Anyway, Z490/Z590 motherboards and CPUs have with a maximum support for 128GB, and Z690/Z790 CPUs and motherboards also had up to 128GB of RAM support. Potentially, there was no inherent need to rework every part of the memory controller. Intel could take the existing building blocks and then decide what needs to be changed and upgraded.
But the previous generation was DDR4 only, and the new stuff is DDR4 or DDR5. That necessitated a change. Beyond that, Intel had to decide the maximum amount of memory to support. At launch, Z690/Z790 both stayed at 128GB, but then 48GB DIMMs appeared and BIOS updates 'unlocked' 192GB support. Was there some change made with the LGA1700 platform that allowed them to extend the maximum RAM support, or was there already a higher limit that just hadn't been exposed before?
The same thing happened with Z390 as well. Z170/Z270/Z370/Z390 all originally topped out at 64GB. Then with Z390, a bunch of motherboards added support for 32GB modules and 128GB total, even though that wasn't originally on the specs sheet. Certainly in that case, a firmware update was all that was needed, but was it a "hack" or was there already physical support that had just been locked out before? And was performance compromised at all with 32GB DIMMs instead of 16GB DIMMs?

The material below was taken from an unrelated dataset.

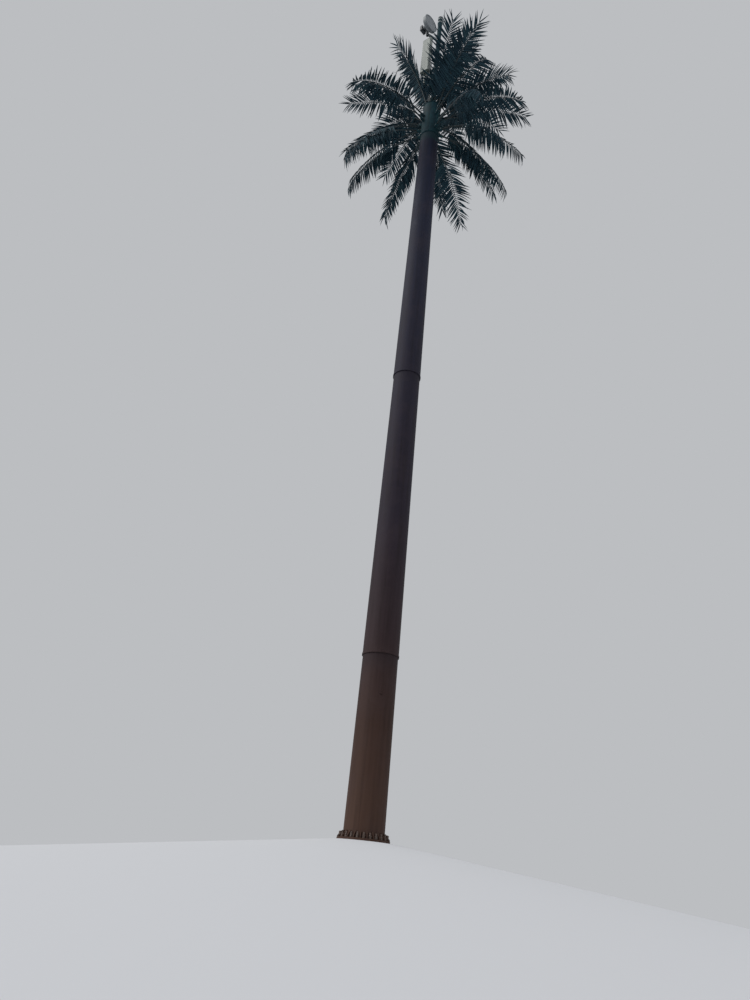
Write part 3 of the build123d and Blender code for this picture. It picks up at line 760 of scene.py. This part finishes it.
# The world lights the tower with a soft cold light, and shows as a pale grey backdrop
world = bpy.data.worlds.new("soft_light")
bpy.context.scene.world = world
world.use_nodes = True
tree = world.node_tree
background = tree.nodes["Background"]
paths = add(tree, "LightPath").outputs
seen = add(tree, "Math", {
    0: paths["Is Camera Ray"], 1: paths["Is Glossy Ray"],
}, operation="MAXIMUM").outputs["Value"]
seen = add(tree, "Math", {
    0: seen, 1: paths["Is Transmission Ray"],
}, operation="MAXIMUM").outputs["Value"]
light = add(tree, "MixRGB", {
    "Fac": seen, "Color1": (0.52, 0.54, 0.58, 1), "Color2": srgb("#bcbec1"),
})
tree.links.new(light.outputs["Color"], background.inputs["Color"])
background.inputs["Strength"].default_value = 1.0


def sun(name, energy, angle, bearing, elevation, colour):
    """A soft distant lamp that shines from a bearing and elevation in degrees."""
    lamp = bpy.data.lights.new(name, "SUN")
    lamp.energy = energy
    lamp.angle = math.radians(angle)
    lamp.color = colour
    thing = bpy.data.objects.new(name, lamp)
    b, e = math.radians(bearing), math.radians(elevation)
    source = Vector((math.cos(b) * math.cos(e), math.sin(b) * math.cos(e), math.sin(e)))
    thing.rotation_euler = source.to_track_quat("Z", "Y").to_euler()
    bpy.context.scene.collection.objects.link(thing)


sun("key", 2.0, 50, 192, 40, (1.0, 0.98, 0.95))
sun("fill", 0.3, 90, 320, 30, (0.95, 0.97, 1.0))

# The camera stands 18 m before the tower, tipped up and rolled as the photograph's was
eye = (0, -18.0, -0.69)
turned, pitch, roll = math.radians(1.70), math.radians(26.397), math.radians(6.134)
focal_length, frame_height = 759.1, 1000
forward = Vector((
    -math.sin(turned) * math.cos(pitch), math.cos(turned) * math.cos(pitch), math.sin(pitch),
))
level = Vector((math.cos(turned), math.sin(turned), 0))
above = level.cross(forward)
right = level * math.cos(roll) + above * math.sin(roll)
top = above * math.cos(roll) - level * math.sin(roll)
lens = bpy.data.cameras.new("camera")
lens.sensor_fit = "VERTICAL"
lens.sensor_height = 36
lens.lens = focal_length / frame_height * lens.sensor_height
lens.clip_end = 500
camera = bpy.data.objects.new("camera", lens)
aim = Matrix((right, top, -forward)).transposed().to_4x4()
camera.matrix_world = Matrix.Translation(eye) @ aim
bpy.context.scene.collection.objects.link(camera)
bpy.context.scene.camera = camera
bpy.context.scene.view_settings.view_transform = "Standard"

I've been around long enough to know that a lot of the times, some of these "limitations" are not actually physical limits but rather just a limit of how things were designed in software/firmware — just like later 9th Gen chips being able to run in earlier LGA1151 motherboards (via hacks), but Intel intentionally changed some pinouts to make it "not supported." Or just like some Z390 boards getting a firmware update that allowed them to use 32GB DIMMs and 128GB of total RAM, and Z690/Z790 getting support for 48GB DIMMs.
So, what I'm saying is that I don't know where the actual limit on RAM support comes from. If anyone has actually done motherboard work that could speak to the "max supported RAM" aspect, I'd like to know a bit more about the inner workings. What is the true physical limit, assuming for example that we were to have 64GB, 96GB, and even 128GB DDR5 DIMMs in the future? Are there firmware changes that could add support, or is there an actual physical limit that would prevent it? As for me, these days, I just plug sticks of RAM into my PCs and expect them to work, because I'm never at the bleeding edge with regards to system RAM. 🤷♂️
(Doing more than 192GB in a consumer board with four slots is going to be tough, though — at least for now. I only see ECC server memory with 64GB per DIMM on Newegg. 64GB sticks for consumer platforms will come, at some point, but probably only for DDR5 or later platforms, just like the 48GB DIMMs.)